Saunt and her practice were working in ideal conditions. Schools such as John Perry Primary are established educational beacons, and beacon schools are much more likely to demand beacon architecture. The government wants to create hundreds more via its new Schools for the Future programme, whose remit is to rebuild or refurbish all the secondary schools in England in 15 years; the biggest such programme since the 19th century.

The spectacular cash commitment is being presented as something radically decisive and groovy. But the impressive numbers mask the complexity of the task. About £2bn will be spent in the first push, delivering 180 secondary "city academies" in England. Another £3bn will be fed into primary school development. But what kind of schools? Designed by whom? And how well managed and maintained?

The track record is discouraging. Six out of seven state schools are more than 25 years old, and 60 per cent of them have been in use for more than 60 years. Even if schools are better designed, what about their upkeep, their ability to meet change? The government's predictable answer is to fund these new schools via a mix of state money and Private Finance Initiatives. This suggests a significant percentage of new schools will be bolted on to non-educational, commercial developments.

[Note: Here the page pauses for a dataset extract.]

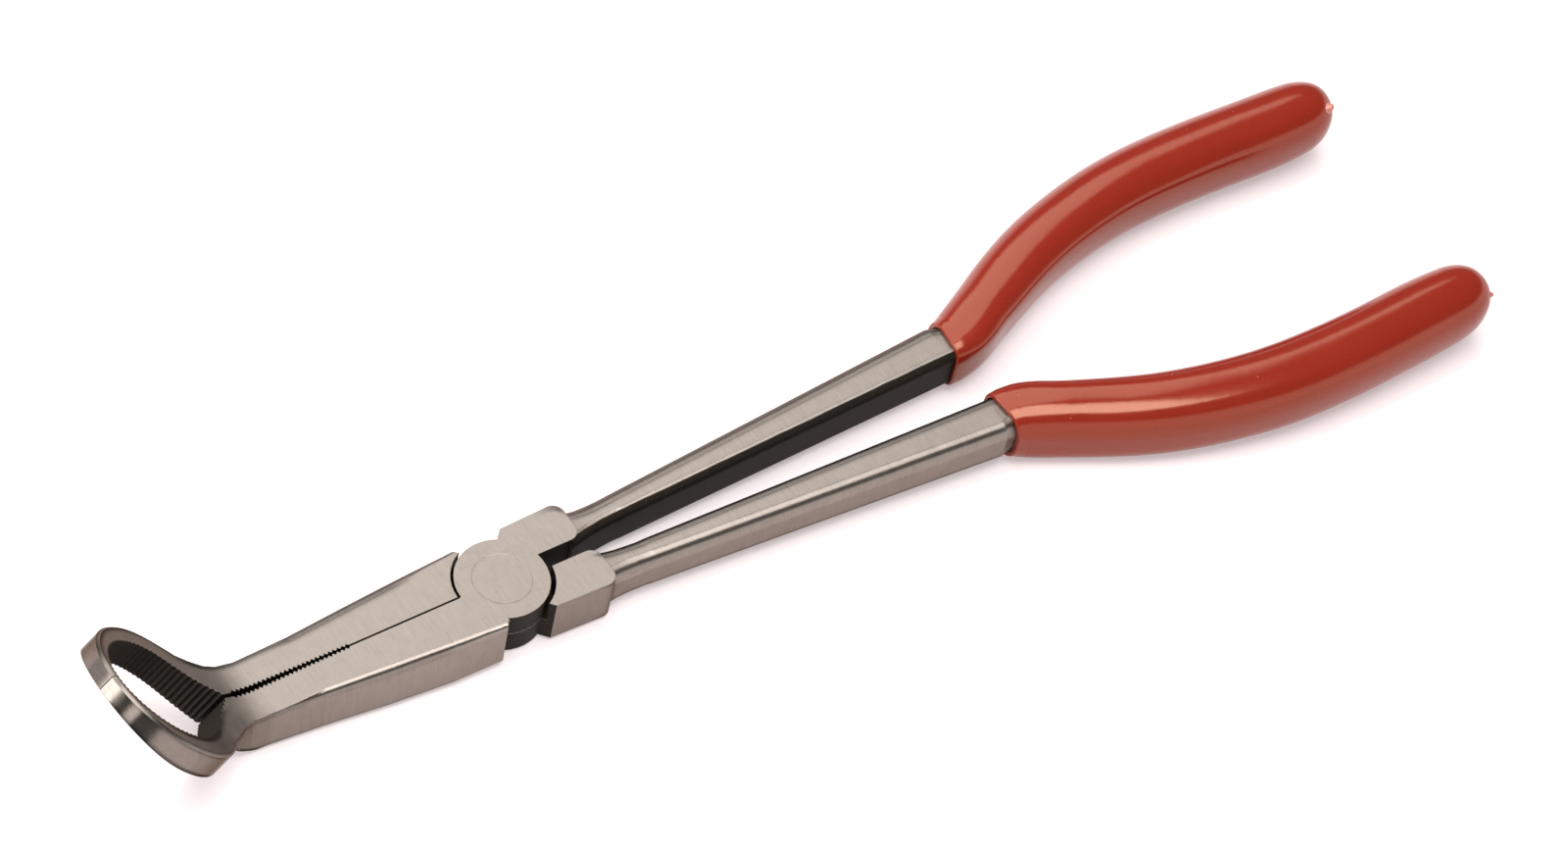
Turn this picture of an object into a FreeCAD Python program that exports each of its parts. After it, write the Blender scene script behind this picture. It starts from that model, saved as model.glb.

Perhaps this can work. But it won't if the designs for new schools are less than excellent. Jon Rouse, the outgoing chief executive of the government's Commission for Architecture and the Built Environment, says every school building project will require a high-quality design team, and that the DfES are taking the issue of good quality design "very seriously".

But not every school project will benefit from a high-quality design team. And even those that do might still be fudged into mediocrity unless local planners - and teachers - are prepared to risk architectural solutions whose intelligence is anchored in 21st-century realities.

In an attempt to cover this angle, the DfES has activated 11 big-name architects, asking them to work with specific schools to develop theoretical "exemplar" versions of them. The stellar cast includes Lord Rogers, Will Alsop and Wilkinson Eyre.

The ideas and building forms thrown up by the magnificent 11 are often riveting. One practice, the increasingly trendy de Rijke Marsh Morgan, propose a school dominated by a multi-purpose plaza surmounted by a vast, translucent quilt; Marks Barfield, designers of the London Eye, are in the mix, too. But how can they set useful examples unless their visions are put to the test? How, exactly, would these fine architects translate their unusual architectural ideas into affordable, maintainable buildings that not only stand a chance of making the cover of Architects' Journal, but which demonstrably encourage learning and community spirit?

There are not enough really good architects available to the Schools of the Future programme. Nothing new there. In the past, a few local authority architects' departments have made extraordinary contributions to school design - Essex and Hampshire are two examples. It's equally true that great architects such as Walter Gropius and Maxwell Fry have produced brilliant buildings for state schools. But these exemplary big bangs have dissolved into a general whimpering. Cash constraints, local political wrinkles, architecturally nimby-ish councils, and a swingeing fear of creativity have formed a fairly implacable bottom line. The DfES faces a huge task, tactically and strategically.

The parents of the children eddying outwards from folding glass doors into the play area at John Perry School in Dagenham need not worry about these machinations because Barking and Dagenham Council have a handle on their educational resource. It isn't perfect; but the desire for improvement in this borough is not merely theoretical; nor does it require major-dude architects. Chances are being taken, money spent. And bright, committed architects are not being treated like dangerous kryptonite. The Coen brothers wouldn't like it at all.